On the other side of the world, the owner reviewing my schedule never really looked at it as a tool for planning the project either. The only person who even looked at it on behalf of the owner was their “expert” scheduler, whose main objective was to make sure the schedule met the technical requirements of the contract specifications. The extent of the review was purely technical in nature. Did the numbers balance? Were the milestone dates aligned with the contract? Was the format of the schedule correct?
The review and approval processes never included a review of whether or not the schedule was a valid plan or even whose plan it was. The only issue that seemed to matter was whether or not the document showed that the projected dates were being met. No one ever mentioned to me that the contractor was not following their (my) plan. I don’t believe anyone ever paid enough attention to it to really notice. The people who really knew how the project would have to be constructed did not care to look at the technical data generated by a computer that they saw as a threat to the world as they knew it. The schedule was simply a required exercise someone passed down from a lofty legal bureaucracy on a planet far, far, away. On the other hand, the two scheduling experts (including myself) were too busy trying to impress each other with our own “schedule geek techno jargon” and “philosophical homilies regarding schedules and like things pertaining to it” to think about coordinating our efforts with the less technical project management staff who were oversaw the actual construction. Even from the owner’s side, the project drove the schedule.
On many projects over the years my schedules were completely separate from the construction process. Contractors submitted them but didn’t use them. Owners were often contractually separated from the process and had minimal enforcement capability in how a schedule was managed. Times haven’t changed much. But there is hope. I have seen it work. Planning and scheduling can be used in a proactive way to make a project move faster, more efficiently, and with much less management headache. There are four main aspects of proactive scheduling, if implemented, these will positively transform the project at all levels.
Though intertwined in practice, it is helpful to consider these separately. Coordination is bringing the various project participants into the planning process, securing their input and getting everyone to “sign on” to the project plan. The participants naturally include those actually building the project-project managers, superintendents, subcontractors-and yes, even the owner and their representatives. I often hear the phase of a project from the Award Notice and/or Notice to Proceed through the first months of the project referred to as the “honeymoon” phase.
If agreements are going to be made and cooperative measures are to be coordinated for the project, this is the period most beneficial to meet those objectives. By coordinating through the planning and scheduling process, each aspect and phase of the project can be addressed and reviewed by the parties. Collaboration is the ongoing use of the schedule throughout the project as a communication tool to identify, address, and resolve project issues. To accomplish this, the contractor must be committed to communication and a level of openness with the various project participants, including the owner. Owners are usually more open to the idea but have a difficult time enforcing collaboration.

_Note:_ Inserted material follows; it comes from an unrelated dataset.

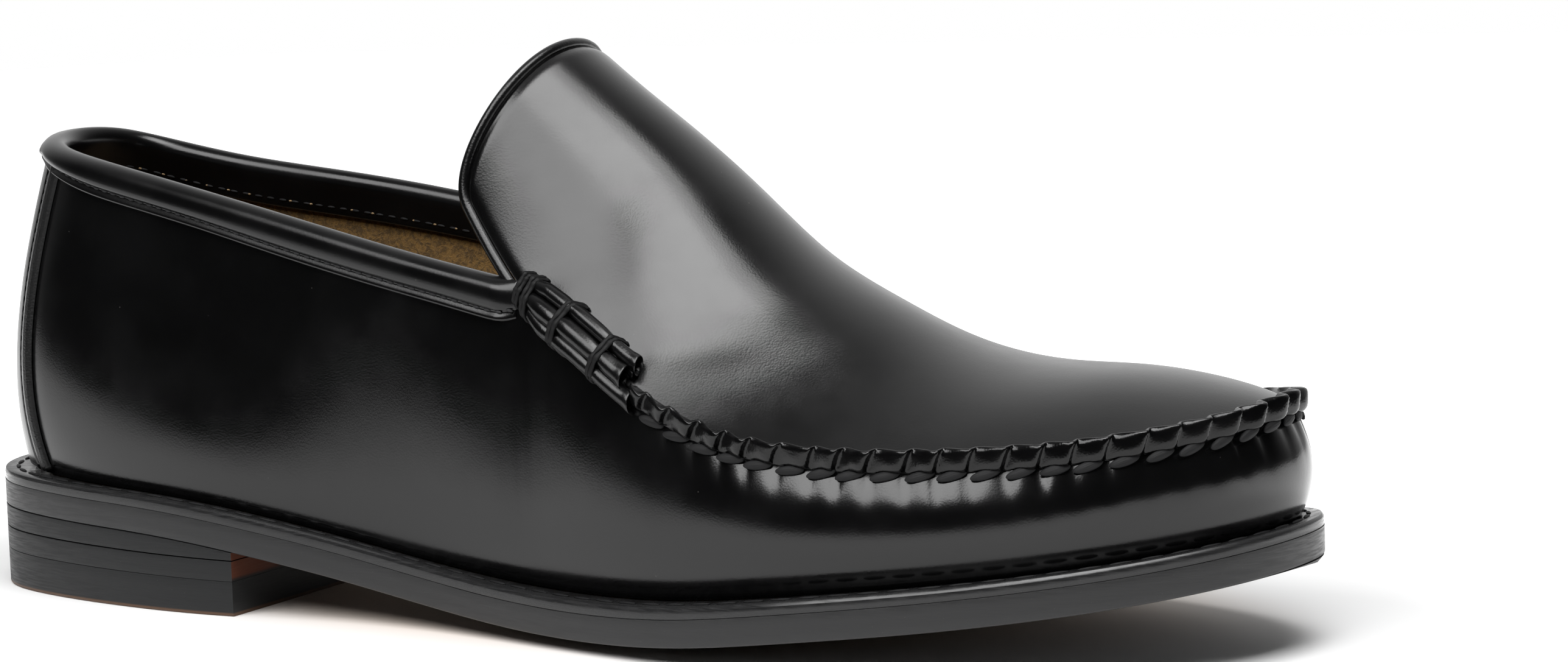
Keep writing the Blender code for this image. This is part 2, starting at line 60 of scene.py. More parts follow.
# %% Sizes of the bottom
MM = 0.001
GAP = 0.3
WALL = 2.0
OUTSOLE_THICK = 5.2
WELT_THICK = 2.3
WELT_SETBACK = 0.1
WELT_UNDER_UPPER = 3.2
INSOLE_THICK = 4.6
INSOLE_SETBACK = 4.0
BREAST_ROW = 4.18
HEEL_TOP_PIECE = (8.2, 7.3)
HEEL_LOWER_LIFT = (13.2, 11.7)

SOLE = (
    # x, outer, inner, outer_inset, inner_inset
    (0.0, 0.0, 0.0, 7.4, 7.4),
    (7.0, -20.1, 20.9, 6.8, 6.8),
    (24.0, -30.2, 32.0, 5.4, 5.4),
    (48.0, -35.7, 34.8, 4.6, 4.4),
    (76.0, -37.8, 30.8, 4.8, 3.6),
    (104.0, -35.7, 26.9, 4.6, 2.8),
    (130.0, -36.9, 27.3, 5.0, 3.2),
    (152.0, -41.4, 31.6, 6.0, 4.4),
    (168.0, -45.2, 37.1, 6.4, 5.6),
    (186.0, -48.7, 43.1, 6.6, 6.4),
    (205.0, -50.5, 47.2, 6.6, 6.6),
    (225.0, -50.0, 47.8, 6.5, 6.6),
    (247.0, -46.1, 44.6, 6.2, 6.3),
    (268.0, -37.7, 39.0, 5.8, 5.9),
    (284.0, -26.5, 31.2, 5.4, 5.5),
    (295.5, -12.0, 20.0, 5.0, 5.1),
    (300.0, 5.0, 5.0, 4.8, 4.8),
)

EDGE = (
    # x, edge height, crown depth
    (0.0, 17.9, 0.0),
    (40.0, 16.6, 0.0),
    (75.0, 14.2, 0.0),
    (115.0, 7.2, 1.0),
    (150.0, 2.9, 3.4),
    (185.0, 3.0, 3.4),
    (215.0, 6.2, 2.8),
    (250.0, 10.3, 2.4),
    (280.0, 14.2, 1.4),
    (300.0, 17.5, 0.6),
)

# %% [markdown]
# The upper is worked out from three more tables: how its wall bulges over each station, where the
# collar line runs, and where the apron has its edges and its ridge. A shoemaker reads the same
# numbers off the last.

# %% Sizes of the upper
WALL_SHAPE = (
    # foot_out, foot_up, top_out, top_down
    (6.0, 22.0, 8.0, 25.0),
    (5.6, 21.0, 7.6, 25.0),
    (4.8, 19.0, 6.0, 25.0),
    (3.8, 16.5, 3.8, 24.0),
    (3.0, 14.5, 2.2, 23.0),
    (3.0, 13.0, 1.5, 21.0),
    (3.5, 12.0, 1.5, 18.0),
    (4.5, 11.0, 2.0, 16.0),
    (5.0, 10.0, 2.5, 13.0),
    (5.2, 9.5, 3.0, 10.5),
    (5.2, 9.0, 3.5, 9.0),
    (5.0, 8.5, 3.8, 8.5),
    (4.6, 8.0, 3.8, 8.0),
    (4.2, 7.5, 3.6, 7.5),
    (3.8, 7.0, 3.4, 7.0),
    (3.6, 7.0, 3.2, 7.0),
    (3.5, 7.0, 3.0, 7.0),
)

COLLAR = (
    # outer x, y, z, inner x, y, z
    (15.0, 0.0, 97.0, 15.0, 0.0, 97.0),
    (17.5, -9.8, 96.2, 17.5, 9.8, 96.6),
    (26.0, -18.8, 94.0, 25.0, 18.6, 94.0),
    (44.5, -25.0, 90.6, 44.5, 23.8, 89.4),
    (70.5, -28.0, 85.2, 70.5, 26.6, 85.6),
    (97.5, -30.0, 79.2, 97.5, 28.4, 81.4),
    (124.0, -31.7, 73.4, 124.0, 30.4, 76.0),
    (152.4, -33.4, 68.0, 152.4, 32.8, 69.8),
)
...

This requires a level of scheduling discipline that is often lacking, but where it exists the rewards are substantial. For example, it is much easier to prepare a lookahead schedule with a handwritten chart or spreadsheet application than it is to update a working CPM schedule. Excuses such as “The established schedule does not have the detail I need, ” or “I only update the schedule for the submittal process,
” or “My schedule doesn’t match what I am doing” are common. There is a simple response to such excuses: Adjust your schedule to reflect your plan so that you can use it to monitor your progress on a weekly or bi-weekly basis. Using this proactive approach in a project meeting may meet resistance because of the accountability involved in looking at what someone said they would do last week compared to what they are saying this week can put on the pressure. Over time, however, such accountability serves to bring more consistent planning and projections to the project.
Effective Reporting. By this I mean a reporting process that keeps senior management, the key decision makers and problem solvers, in the loop. Many project issues get out of control before senior management, or those with the most experience in resolving issues, ever get involved. This results from delays in identifying and communicating issues. A carefully monitored plan and schedule will identify most issues as, or even before, they surface. An effective reporting procedure will keep executives in the loop to proactively resolves the issues before they become serious or get out of control.

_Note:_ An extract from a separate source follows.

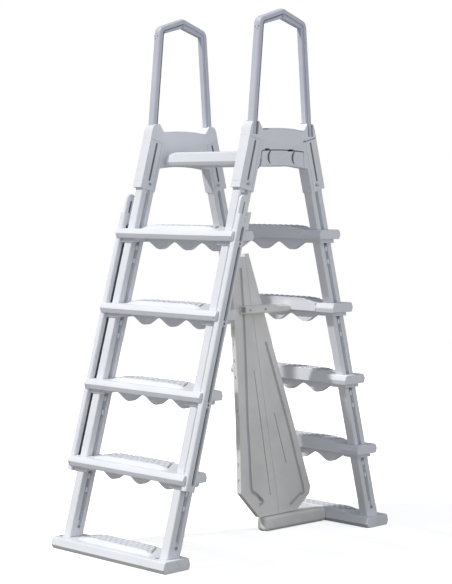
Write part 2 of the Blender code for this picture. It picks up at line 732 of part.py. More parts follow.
def make_barrier():
    g = 0.0007
    front = [SEAM_FOOT, SEAM_TOP, (-0.033, 1.004), (0.024, 0.153), (0.122, 0.055)]
    front = [(y - g if i < 2 else y, z) for i, (y, z) in enumerate(front)]
    front.reverse()
    rear = [(SEAM_FOOT[0] + g, SEAM_FOOT[1]), (0.325, 0.055), (0.396, 0.108), (0.402, 0.134),
            (0.0545, 1.016), (SEAM_TOP[0] + g - 0.0018, 1.0130)]
    for part in (front, rear):
        for i, (y, z) in enumerate(part):
            part[i] = (y, max(z, FOOT_TOP + GAP))
    wide = 0.0065
    fine = 0.0028
    panel_half("barrier_panel_front", front, [
        ([(0.015, 0.964), (0.033, 0.777), (0.055, 0.423), (0.078, 0.168), (0.135, 0.115)], wide),
        ([(0.088, 0.592), (0.180, 0.129)], fine),
    ])
    panel_half("barrier_panel_rear", rear, [
        ([(0.149, 0.692), (0.275, 0.375), (0.362, 0.122), (0.288, 0.079)], wide),
        ([(0.197, 0.429), (0.265, 0.237)], fine),
    ])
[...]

These may be catchy industry buzz-phrases, but they are very important. This aspect of proactive scheduling depends on the previous three-without collaborative coordination, consistent tracking and analysis, and effective reporting, issues will often not be identified early enough for a quick resolution and even when they are the lack of a healthy cooperative atmosphere may impede that resolution. Part of updating the schedule regularly and proactively includes incorporating impacts immediately into the schedule to demonstrate their effects on the progress and ultimately the completion of the project.

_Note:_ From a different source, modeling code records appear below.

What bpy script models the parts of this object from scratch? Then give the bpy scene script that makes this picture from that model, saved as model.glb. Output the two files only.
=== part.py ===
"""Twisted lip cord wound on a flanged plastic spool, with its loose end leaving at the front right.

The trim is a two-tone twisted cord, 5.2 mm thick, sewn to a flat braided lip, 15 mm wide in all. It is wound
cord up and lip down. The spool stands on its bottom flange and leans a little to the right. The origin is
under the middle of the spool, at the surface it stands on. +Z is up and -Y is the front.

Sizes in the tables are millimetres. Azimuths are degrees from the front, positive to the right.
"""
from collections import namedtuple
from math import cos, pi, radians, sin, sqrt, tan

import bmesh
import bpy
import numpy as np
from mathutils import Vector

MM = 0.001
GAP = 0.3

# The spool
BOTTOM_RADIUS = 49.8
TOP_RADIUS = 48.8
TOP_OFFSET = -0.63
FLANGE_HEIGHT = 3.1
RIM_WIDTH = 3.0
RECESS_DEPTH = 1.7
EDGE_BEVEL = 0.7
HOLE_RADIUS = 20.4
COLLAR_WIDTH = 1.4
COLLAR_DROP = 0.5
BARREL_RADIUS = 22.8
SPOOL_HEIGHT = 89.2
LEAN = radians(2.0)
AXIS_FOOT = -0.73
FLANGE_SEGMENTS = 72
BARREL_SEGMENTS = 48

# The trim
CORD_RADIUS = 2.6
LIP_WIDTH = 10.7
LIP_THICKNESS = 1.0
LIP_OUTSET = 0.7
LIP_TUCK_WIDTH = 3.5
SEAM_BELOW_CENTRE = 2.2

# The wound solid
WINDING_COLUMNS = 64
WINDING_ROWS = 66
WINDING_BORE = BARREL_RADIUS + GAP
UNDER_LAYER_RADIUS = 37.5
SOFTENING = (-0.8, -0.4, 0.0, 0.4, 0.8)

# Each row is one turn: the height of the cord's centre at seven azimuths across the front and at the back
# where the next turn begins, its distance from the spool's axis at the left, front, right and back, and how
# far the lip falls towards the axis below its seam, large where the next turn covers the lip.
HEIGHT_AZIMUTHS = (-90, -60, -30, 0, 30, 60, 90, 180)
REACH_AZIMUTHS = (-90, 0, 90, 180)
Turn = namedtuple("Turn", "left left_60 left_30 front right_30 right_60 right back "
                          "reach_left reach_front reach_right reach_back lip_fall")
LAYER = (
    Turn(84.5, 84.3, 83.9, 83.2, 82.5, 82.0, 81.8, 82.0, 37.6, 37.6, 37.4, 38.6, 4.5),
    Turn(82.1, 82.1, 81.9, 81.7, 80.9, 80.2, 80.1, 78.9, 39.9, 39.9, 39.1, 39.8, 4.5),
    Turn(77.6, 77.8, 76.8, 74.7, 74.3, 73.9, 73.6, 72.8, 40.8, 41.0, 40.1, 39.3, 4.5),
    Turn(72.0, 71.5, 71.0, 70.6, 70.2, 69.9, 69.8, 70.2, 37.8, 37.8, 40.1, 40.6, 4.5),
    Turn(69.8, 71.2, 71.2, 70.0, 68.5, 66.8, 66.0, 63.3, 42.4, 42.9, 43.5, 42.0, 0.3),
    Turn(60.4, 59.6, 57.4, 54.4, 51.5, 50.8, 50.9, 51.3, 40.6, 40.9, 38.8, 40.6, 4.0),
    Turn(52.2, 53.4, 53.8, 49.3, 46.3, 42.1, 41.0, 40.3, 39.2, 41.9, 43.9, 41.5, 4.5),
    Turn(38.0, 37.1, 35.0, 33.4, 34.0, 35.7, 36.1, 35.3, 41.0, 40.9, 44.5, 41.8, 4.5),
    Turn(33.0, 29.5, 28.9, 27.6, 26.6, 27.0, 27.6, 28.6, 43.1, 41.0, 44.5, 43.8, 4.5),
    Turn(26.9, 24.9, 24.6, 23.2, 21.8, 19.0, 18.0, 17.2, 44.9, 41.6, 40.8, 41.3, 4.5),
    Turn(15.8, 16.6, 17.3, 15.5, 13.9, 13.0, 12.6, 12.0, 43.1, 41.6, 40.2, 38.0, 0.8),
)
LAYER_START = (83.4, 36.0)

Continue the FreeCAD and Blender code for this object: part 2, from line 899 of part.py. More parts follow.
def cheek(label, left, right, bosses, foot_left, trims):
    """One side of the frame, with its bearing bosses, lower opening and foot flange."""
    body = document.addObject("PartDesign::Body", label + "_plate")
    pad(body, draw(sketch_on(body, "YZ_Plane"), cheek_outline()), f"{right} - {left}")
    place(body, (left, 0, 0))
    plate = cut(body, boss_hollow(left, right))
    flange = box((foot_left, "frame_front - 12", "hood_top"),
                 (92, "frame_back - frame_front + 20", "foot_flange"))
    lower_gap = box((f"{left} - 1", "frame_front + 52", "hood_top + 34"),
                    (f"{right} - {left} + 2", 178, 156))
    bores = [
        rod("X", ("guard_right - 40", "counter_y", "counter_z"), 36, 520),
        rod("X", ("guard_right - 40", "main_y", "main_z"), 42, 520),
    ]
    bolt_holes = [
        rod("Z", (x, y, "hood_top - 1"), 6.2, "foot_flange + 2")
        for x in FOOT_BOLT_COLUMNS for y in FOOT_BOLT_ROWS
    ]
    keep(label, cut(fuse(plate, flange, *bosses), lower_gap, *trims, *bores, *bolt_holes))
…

This sometimes meets resistance-I have been requested not to put an impact into the schedule until the “fragnet” is approved. My response to this is simply, “Do you want the project schedule that we all are trying to work from to be accurate or inaccurate? If you want it to be accurate then what is going on in the field should be reflected in the schedule. ” I have yet to have someone tell me, “I would rather the schedule be inaccurate. ” By incorporating issues into the schedule immediately it is much easier to see the impact and come to an early resolution.